### REQUIRED WORK:
Take the data below and copy exactly the lines starting at the one with "# The crown" and finishing at the one with "bpy.data.objects.remove(obj)", both included.

### SOURCE MATERIAL ###

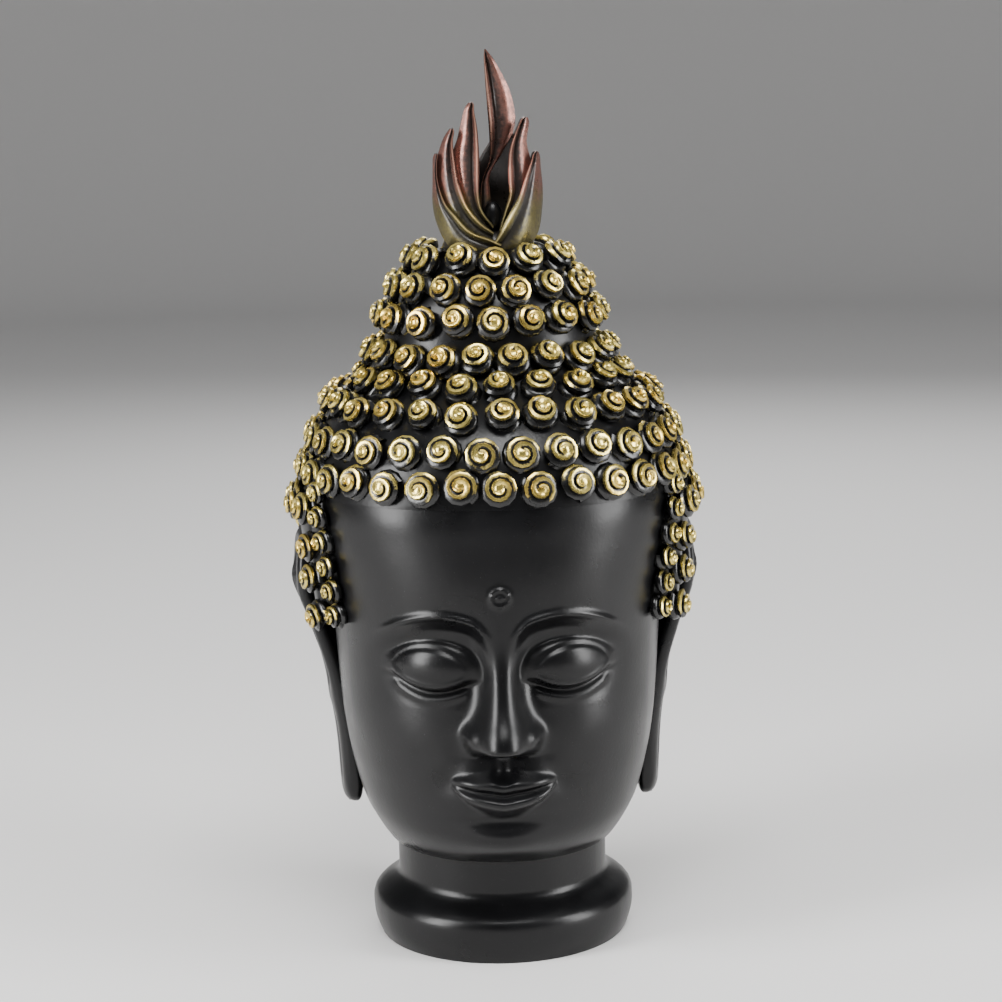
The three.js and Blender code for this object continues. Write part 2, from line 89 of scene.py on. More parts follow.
# The sideburns' curls, and the small ones between them and the face. Pitch and start are in row pitches.
SIDEBURN_CURL_SIZE = 0.88
SMALL_CURL_SIZE = 0.7
SMALL_CURL_TURN = 61.8
SMALL_CURL_PITCH = 0.72
SMALL_CURL_START = 0.4
SMALL_CURL_COUNT = 6

# The ears, and the stretch beside each that stays free of curls, in degrees from the back.
EAR_TOP_Z = NECK_TOP + 106
EAR_LENGTH = 96.0
EAR_THICKNESS = 3.9
EAR_LEAN = 1.2
EAR_HOLLOW = 3.2
EAR_FOLD = 1.9
LOBE_SLOT = 1.4
EAR_TURN = 89
EAR_CLEARANCE = 14.0

# The flame.
FLAME_FOOT_Z = HEAD_TOP - 6
FLAME_HEIGHT = 65.0
FLAME_HALF_WIDTH = 18.0
FLAME_HALF_DEPTH = 13.0
FLAME_AXIS_Y = 2.0
LIP_HEIGHT = 1.6
RIB_HEIGHT = 0.2
HOLLOW_DEPTH = 0.8

# The camera: lengths in millimetres, turns in degrees.
CAMERA_DISTANCE = 800.0
CAMERA_HEIGHT = 290.0
CAMERA_YAW = 1.0
CAMERA_PITCH = 10.1
CAMERA_ROLL = 1.3
CAMERA_AIM_X = 2.3
CAMERA_LENS = 86.84
CAMERA_SENSOR = 36.0

# The floor, in metres.
FLOOR_RADIUS = 2.2
FLOOR_CURVE = 1.2
FLOOR_SIDES = 96

# Edges sharper than this angle stay sharp, in degrees. The relief of the paint is in metres.
SHARP_EDGE = 50
PAINT_RELIEF = 0.0003

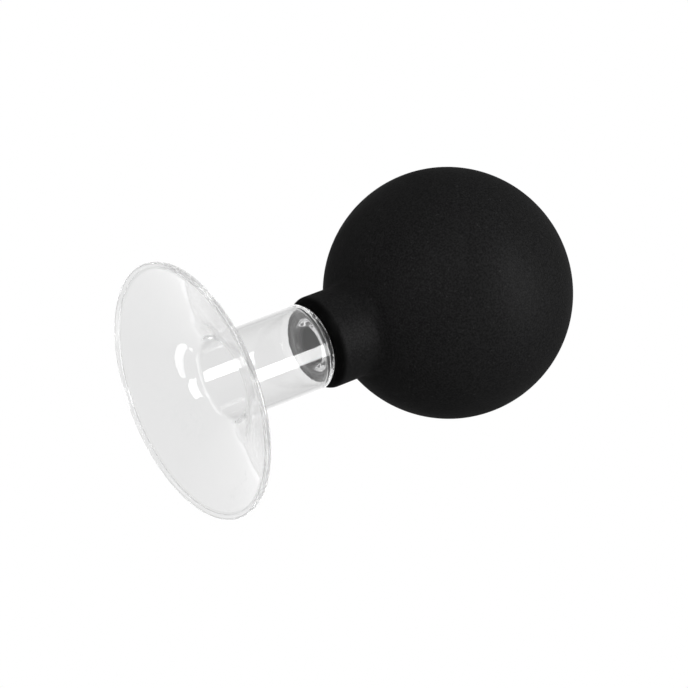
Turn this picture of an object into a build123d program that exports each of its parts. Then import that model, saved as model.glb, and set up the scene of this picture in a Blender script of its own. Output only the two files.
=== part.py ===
from build123d import *
import os

# Cupping cup: a one-piece blown glass cup that ends in a hollow nozzle, and a rubber
# squeeze bulb whose collar is pushed over that nozzle.
# Millimetres, +Z up. The cup stands on its mouth: the origin is the centre of the rim plane
# and +Z runs along the axis of revolution to the crown of the bulb.

# Driving dimensions
mouth_diameter = 55.0
barrel_diameter = 18.75
barrel_end_z = 30.95
nozzle_diameter = 10.5
nozzle_length = 10.65
glass_wall = 1.1
ball_diameter = 53.3
ball_height = 52.6
ball_centre_z = 66.3
rubber_wall = 2.6
collar_diameter = 19.8
collar_front_z = 30.85

# Rim of the glass: a rolled bead with a narrow flat land that rests on the skin
bead_radius = 0.7
land_depth = 0.05
bead_blend = 1.0

# Dish of the glass: a shallow cone, a little steeper at the throat, that turns into the barrel
dish_bend_r = 12.6
dish_bend_z = 5.75
dish_blend = 20.0
throat_z = 8.3
throat_inner_blend = 1.5
throat_outer_blend = 2.2
flare_wall = 1.2

# Closed end of the barrel and root of the nozzle
end_wall = 1.2
shoulder_blend = 2.4
shoulder_inner_blend = 1.8
nozzle_wall = 1.2
nozzle_outer_blend = 0.8
nozzle_inner_blend = 0.9
nozzle_lip_blend = 0.5

# Rubber collar: its shallow seat stops against the end of the barrel with a hair of clearance
seat_gap = 0.1
collar_fit = 0.06
collar_crease_z = 33.0
collar_nose_radius = 2.2
collar_draft = 0.04
collar_rear_blend = 0.8
collar_lip_blend = 0.1
bore_lead_in = 1.0
bore_rear_blend = 0.7

# The bulb is one moulding, divided by two hairline gaps so that it can be squeezed
wall_start_z = 44.0
crown_start_z = 86.0
hairline = 0.1

barrel_r = barrel_diameter / 2
barrel_bore_r = barrel_r - glass_wall
bead_r = mouth_diameter / 2 - bead_radius
bead_z = bead_radius - land_depth
nozzle_r = nozzle_diameter / 2
nozzle_bore_r = nozzle_r - nozzle_wall
nozzle_end_z = barrel_end_z + nozzle_length
ball_r = ball_diameter / 2
ball_rise = ball_height / 2
chamber_r = ball_r - rubber_wall
chamber_rise = ball_rise - rubber_wall
collar_r = collar_diameter / 2
collar_bore_r = nozzle_r + collar_fit
shoulder_r = barrel_r - shoulder_blend
shoulder_z = barrel_end_z - shoulder_blend
seat_z = barrel_end_z + seat_gap
seat_r = shoulder_blend + seat_gap


def round_corner(section, corner, radius):
    """Round the corner of a section that lies nearest to the point corner = (r, z)."""
    fillet(section.vertices().sort_by_distance(corner)[0], radius)


# Glass cup: the section of one side, turned about Z
inner_corners = [
    ((dish_bend_r, dish_bend_z), dish_blend),
    ((barrel_bore_r, throat_z), throat_inner_blend),
    ((barrel_bore_r, barrel_end_z - end_wall), shoulder_inner_blend),
    ((nozzle_bore_r, barrel_end_z - end_wall), nozzle_inner_blend),
    ((nozzle_bore_r, nozzle_end_z), nozzle_lip_blend),
]
outer_corners = [
    ((nozzle_r, nozzle_end_z), nozzle_lip_blend),
    ((nozzle_r, barrel_end_z), nozzle_outer_blend),
    ((barrel_r, barrel_end_z), shoulder_blend),
    ((barrel_r, throat_z + flare_wall), throat_outer_blend),
    ((dish_bend_r + flare_wall / 3, dish_bend_z + flare_wall), dish_blend),
]

with BuildPart() as glass_cup:
    with BuildSketch(Plane.XZ) as glass_section:
        with BuildLine():
            Polyline(
                (bead_r, bead_z - flare_wall / 2),
                *[corner for corner, radius in inner_corners + outer_corners],
                (bead_r, bead_z + flare_wall / 2),
                close=True,
            )
        make_face()
        for corner, radius in inner_corners + outer_corners:
            round_corner(glass_section, corner, radius)
        with Locations((bead_r, bead_z)):
            Circle(bead_radius)
        round_corner(glass_section, (bead_r - bead_radius, bead_z - bead_radius / 2), bead_blend)
        round_corner(glass_section, (bead_r - bead_radius / 2, bead_z + bead_radius), bead_blend)
        with Locations((bead_r, -bead_radius)):
            Rectangle(3 * bead_radius, 2 * bead_radius, mode=Mode.SUBTRACT)
    revolve(axis=Axis.Z)
glass_cup.part.label = "glass_cup"

# Rubber bulb, one section: collar and ball outside, seat, bore and chamber inside
nose_rise = collar_crease_z - collar_front_z
nose_r = collar_r - collar_nose_radius + (collar_nose_radius**2 - nose_rise**2) ** 0.5
lip_r = shoulder_r + (seat_r**2 - (collar_front_z - shoulder_z) ** 2) ** 0.5
collar_rear_r = collar_r - collar_draft
collar_rear_z = ball_centre_z - ball_rise * (1 - (collar_rear_r / ball_r) ** 2) ** 0.5
bore_rear_z = ball_centre_z - chamber_rise * (1 - (collar_bore_r / chamber_r) ** 2) ** 0.5

with BuildSketch(Plane.XZ) as bulb_section:
    with BuildLine():
        RadiusArc((nose_r, collar_front_z), (collar_r, collar_crease_z), -collar_nose_radius)
        Polyline(
            (collar_r, collar_crease_z),
            (collar_rear_r, collar_rear_z),
            (collar_rear_r, ball_centre_z),
            (0, ball_centre_z),
            (0, collar_front_z),
            (nose_r, collar_front_z),
        )
    make_face()
    with Locations((0, ball_centre_z)):
        Ellipse(ball_r, ball_rise)
    with Locations((ball_r, ball_centre_z)):
        Rectangle(ball_diameter, 2 * ball_diameter, mode=Mode.INTERSECT)
    with Locations((0, ball_centre_z)):
        Ellipse(chamber_r, chamber_rise, mode=Mode.SUBTRACT)
    with Locations((shoulder_r, shoulder_z)):
        Circle(seat_r, mode=Mode.SUBTRACT)
    with Locations((0, shoulder_z)):
        Rectangle(2 * shoulder_r, 2 * seat_r, mode=Mode.SUBTRACT)
    with Locations((0, (shoulder_z + ball_centre_z) / 2)):
        Rectangle(2 * collar_bore_r, ball_centre_z - shoulder_z, mode=Mode.SUBTRACT)
    for corner, radius in (
        ((collar_rear_r, collar_rear_z), collar_rear_blend),
        ((collar_bore_r, seat_z), bore_lead_in),
        ((collar_bore_r, bore_rear_z), bore_rear_blend),
        ((nose_r, collar_front_z), collar_lip_blend),
        ((lip_r, collar_front_z), collar_lip_blend),
    ):
        round_corner(bulb_section, corner, radius)


def bulb_slice(low_z, high_z):
    """Draw the part of the bulb section that lies between two heights."""
    add(bulb_section.sketch_local)
    with Locations((0, (low_z + high_z) / 2)):
        Rectangle(2 * ball_diameter, high_z - low_z, mode=Mode.INTERSECT)


# The moulding divided across its axis: collar and foot of the ball, side wall, crown
with BuildPart() as bulb_collar:
    with BuildSketch(Plane.XZ):
        bulb_slice(shoulder_z, wall_start_z)
    revolve(axis=Axis.Z)
bulb_collar.part.label = "bulb_collar"

with BuildPart() as bulb_wall:
    with BuildSketch(Plane.XZ):
        bulb_slice(wall_start_z + hairline, crown_start_z)
    revolve(axis=Axis.Z)
bulb_wall.part.label = "bulb_wall"

# The crown carries the oval on as a cap of a sphere, through the same top and the same edge
crown_z = ball_centre_z + ball_rise
cap_rise = crown_z - crown_start_z
cap_edge_r = ball_r * (1 - ((crown_start_z - ball_centre_z) / ball_rise) ** 2) ** 0.5
cap_radius = (cap_rise**2 + cap_edge_r**2) / (2 * cap_rise)

with BuildPart() as bulb_crown:
    with BuildSketch(Plane.XZ):
        with Locations((0, crown_z - cap_radius)):
            Circle(cap_radius)
            Circle(cap_radius - rubber_wall, mode=Mode.SUBTRACT)
        with Locations((ball_r, crown_z)):
            Rectangle(ball_diameter, 2 * (cap_rise - hairline), mode=Mode.INTERSECT)
    revolve(axis=Axis.Z)
bulb_crown.part.label = "bulb_crown"

os.makedirs("parts", exist_ok=True)
for piece in (glass_cup, bulb_collar, bulb_wall, bulb_crown):
    export_step(piece.part, f"parts/{piece.part.label}.step")
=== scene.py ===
import bmesh
import bpy
import math
from mathutils import Matrix, Vector


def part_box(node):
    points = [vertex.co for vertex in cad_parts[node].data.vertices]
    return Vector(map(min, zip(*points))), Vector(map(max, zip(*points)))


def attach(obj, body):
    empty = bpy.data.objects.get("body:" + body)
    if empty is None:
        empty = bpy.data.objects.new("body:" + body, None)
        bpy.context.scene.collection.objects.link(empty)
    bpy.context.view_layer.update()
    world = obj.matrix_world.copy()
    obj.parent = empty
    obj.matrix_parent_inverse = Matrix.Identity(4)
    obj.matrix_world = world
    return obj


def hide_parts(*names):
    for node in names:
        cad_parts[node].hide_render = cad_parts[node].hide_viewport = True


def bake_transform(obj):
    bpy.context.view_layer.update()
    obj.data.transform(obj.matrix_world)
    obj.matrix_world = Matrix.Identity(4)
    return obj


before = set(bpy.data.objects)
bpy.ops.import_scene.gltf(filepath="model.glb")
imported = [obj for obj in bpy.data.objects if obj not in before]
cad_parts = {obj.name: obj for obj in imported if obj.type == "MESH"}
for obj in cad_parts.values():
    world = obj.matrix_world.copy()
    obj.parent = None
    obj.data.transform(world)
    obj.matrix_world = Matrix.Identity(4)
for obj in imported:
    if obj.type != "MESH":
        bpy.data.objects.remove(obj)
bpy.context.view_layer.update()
mm = 0.001

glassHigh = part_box("glass_cup")[1]
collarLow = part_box("bulb_collar")[0]
wallLow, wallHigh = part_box("bulb_wall")
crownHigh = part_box("bulb_crown")[1]


# shapes turned about the axis

def roundedOutline(corners, closed, stepDegrees=5.0):
    # (r, z, blend) corners become a smooth run of (r, z) points
    points = []
    count = len(corners)
    for i, (r, z, blend) in enumerate(corners):
        here = Vector((r, z))
        if blend <= 0 or (not closed and i in (0, count - 1)):
            points.append(here)
            continue
        toBefore = (Vector(corners[i - 1][:2]) - here).normalized()
        toAfter = (Vector(corners[(i + 1) % count][:2]) - here).normalized()
        opening = toBefore.angle(toAfter)
        reach = blend / math.tan(opening / 2)
        centre = here + (toBefore + toAfter).normalized() * (blend / math.sin(opening / 2))
        first = here + toBefore * reach - centre
        last = here + toAfter * reach - centre
        start = math.atan2(first.y, first.x)
        sweep = math.remainder(math.atan2(last.y, last.x) - start, 2 * math.pi)
        steps = max(3, math.ceil(abs(math.degrees(sweep)) / stepDegrees))
        for k in range(steps + 1):
            a = start + sweep * k / steps
            points.append(centre + Vector((math.cos(a), math.sin(a))) * blend)
    return points


def evenOutline(points, longest, closed):
    # no two neighbours further apart than longest, so that fine shading has points to hold
    even = []
    followers = points[1:] + points[:1] if closed else points[1:]
    for here, after in zip(points, followers):
        steps = max(1, math.ceil((after - here).length / longest))
        even += [here.lerp(after, k / steps) for k in range(steps)]
    return even if closed else even + [points[-1]]


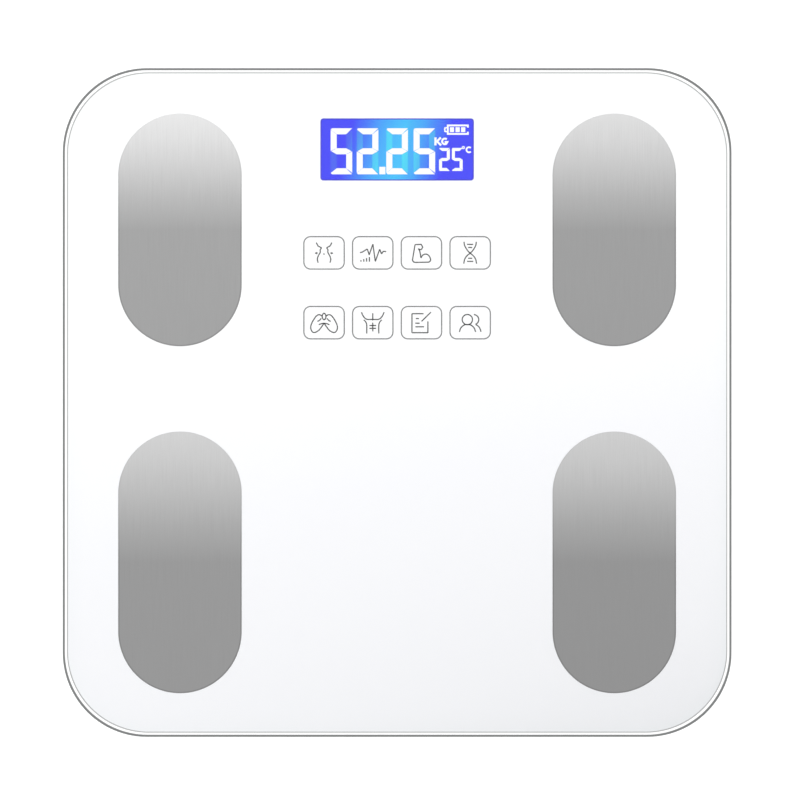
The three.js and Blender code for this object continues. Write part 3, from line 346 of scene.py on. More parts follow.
def display_glow(name, blue, cyan, spread=1.0):
    """Lit liquid-crystal panel: violet blue with a slanting cyan band through its middle."""
    centre = middle_of("lcd_cell")
    slant = 0.25
    reach = 30 * MM
    look = Look(name, Base_Color=(0.01, 0.01, 0.02), Specular_IOR_Level=0.0)
    x = look.math("SUBTRACT", look.axis("X"), centre[0])
    y = look.math("SUBTRACT", look.axis("Y"), centre[1])
    slanted = look.math("SUBTRACT", x, look.math("MULTIPLY", y, slant))
    place = look.span(slanted, -reach, reach)
    band = ((0.17, 0.0), (0.29, 0.37), (0.39, 0.74), (0.53, 1.0), (0.63, 0.74), (0.71, 0.37), (0.82, 0.0))
    glow = look.ramp(place, [(stop, blend(blue, cyan, share ** spread)) for stop, share in band])
    streaks = look.noise(6 * MM, stretch=(1, 0.15, 1), detail=2)
    look.set("Emission_Color", look.mix(look.span(streaks, 0.45, 0.65, 0, 0.1), glow, shade(blue, 0.8)))
    look.set("Emission_Strength", 1.0)
    return look.material


def lit(name, colour, strength):
    """A glowing liquid-crystal element with a faint cell texture."""
    look = Look(name, Base_Color=(0.02, 0.02, 0.03), Specular_IOR_Level=0.0)
    grid = look.noise(0.5 * MM, detail=2)
    look.set("Emission_Color", look.mottle(grid, colour, 0.94, 1.0))
    look.set("Emission_Strength", strength)
    return look.material


def circuit_board():
    """Green solder mask with copper tracks showing through as a paler pattern."""
    look = Look("circuit_board", IOR=1.5, Coat_Weight=0.4, Coat_Roughness=0.2)
    tracks = look.node("ShaderNodeTexBrick")
    tracks.inputs["Scale"].default_value = 260
    tracks.inputs["Mortar Size"].default_value = 0.012
    tracks.inputs["Color1"].default_value = (0.015, 0.13, 0.06, 1)
    tracks.inputs["Color2"].default_value = (0.02, 0.17, 0.075, 1)
    tracks.inputs["Mortar"].default_value = (0.06, 0.34, 0.14, 1)
    look.links.new(look.place, tracks.inputs["Vector"])
    look.set("Base_Color", tracks.outputs["Color"])
    look.set("Roughness", look.drift(look.noise(3 * MM), 0.3, 0.5))
    look.bump(tracks.outputs["Fac"], 0.02 * MM)
    return look.material


def battery_sleeve(node, positive_side):
    """Printed sleeve: blue body, pale band and bare metal at both ends, by place along X."""
    low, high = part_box(node)
    ends = (low[0], high[0]) if positive_side > 0 else (high[0], low[0])
    look = Look("sleeve_" + node, Roughness=0.3, IOR=1.5, Coat_Weight=0.5, Coat_Roughness=0.1)
    along = look.span(look.axis("X"), ends[0], ends[1])
    metal, blue, pale = (0.6, 0.59, 0.56), (0.03, 0.12, 0.36), (0.78, 0.78, 0.76)
    bands = ((0.02, metal), (0.025, pale), (0.24, pale), (0.25, blue), (0.955, blue), (0.96, metal))
    colour = look.ramp(along, bands)
    scuffs = look.span(look.noise(1.5 * MM, stretch=(0.2, 1, 1), detail=6), 0.6, 0.8, 0, 0.4)
    look.set("Base_Color", look.mix(scuffs, colour, (0.5, 0.5, 0.5)))
    bare, sleeved = (1, 1, 1), (0, 0, 0)
    look.set("Metallic", look.ramp(along, ((0.0, bare), (0.022, sleeved), (0.957, sleeved), (0.96, bare))))
    return look.material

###

### SOLUTION TO THIS EXERCISE:
# The crown carries the oval on as a cap of a sphere, through the same top and the same edge
crown_z = ball_centre_z + ball_rise
cap_rise = crown_z - crown_start_z
cap_edge_r = ball_r * (1 - ((crown_start_z - ball_centre_z) / ball_rise) ** 2) ** 0.5
cap_radius = (cap_rise**2 + cap_edge_r**2) / (2 * cap_rise)

with BuildPart() as bulb_crown:
    with BuildSketch(Plane.XZ):
        with Locations((0, crown_z - cap_radius)):
            Circle(cap_radius)
            Circle(cap_radius - rubber_wall, mode=Mode.SUBTRACT)
        with Locations((ball_r, crown_z)):
            Rectangle(ball_diameter, 2 * (cap_rise - hairline), mode=Mode.INTERSECT)
    revolve(axis=Axis.Z)
bulb_crown.part.label = "bulb_crown"

os.makedirs("parts", exist_ok=True)
for piece in (glass_cup, bulb_collar, bulb_wall, bulb_crown):
    export_step(piece.part, f"parts/{piece.part.label}.step")
=== scene.py ===
import bmesh
import bpy
import math
from mathutils import Matrix, Vector


def part_box(node):
    points = [vertex.co for vertex in cad_parts[node].data.vertices]
    return Vector(map(min, zip(*points))), Vector(map(max, zip(*points)))


def attach(obj, body):
    empty = bpy.data.objects.get("body:" + body)
    if empty is None:
        empty = bpy.data.objects.new("body:" + body, None)
        bpy.context.scene.collection.objects.link(empty)
    bpy.context.view_layer.update()
    world = obj.matrix_world.copy()
    obj.parent = empty
    obj.matrix_parent_inverse = Matrix.Identity(4)
    obj.matrix_world = world
    return obj


def hide_parts(*names):
    for node in names:
        cad_parts[node].hide_render = cad_parts[node].hide_viewport = True


def bake_transform(obj):
    bpy.context.view_layer.update()
    obj.data.transform(obj.matrix_world)
    obj.matrix_world = Matrix.Identity(4)
    return obj


before = set(bpy.data.objects)
bpy.ops.import_scene.gltf(filepath="model.glb")
imported = [obj for obj in bpy.data.objects if obj not in before]
cad_parts = {obj.name: obj for obj in imported if obj.type == "MESH"}
for obj in cad_parts.values():
    world = obj.matrix_world.copy()
    obj.parent = None
    obj.data.transform(world)
    obj.matrix_world = Matrix.Identity(4)
for obj in imported:
    if obj.type != "MESH":
        bpy.data.objects.remove(obj)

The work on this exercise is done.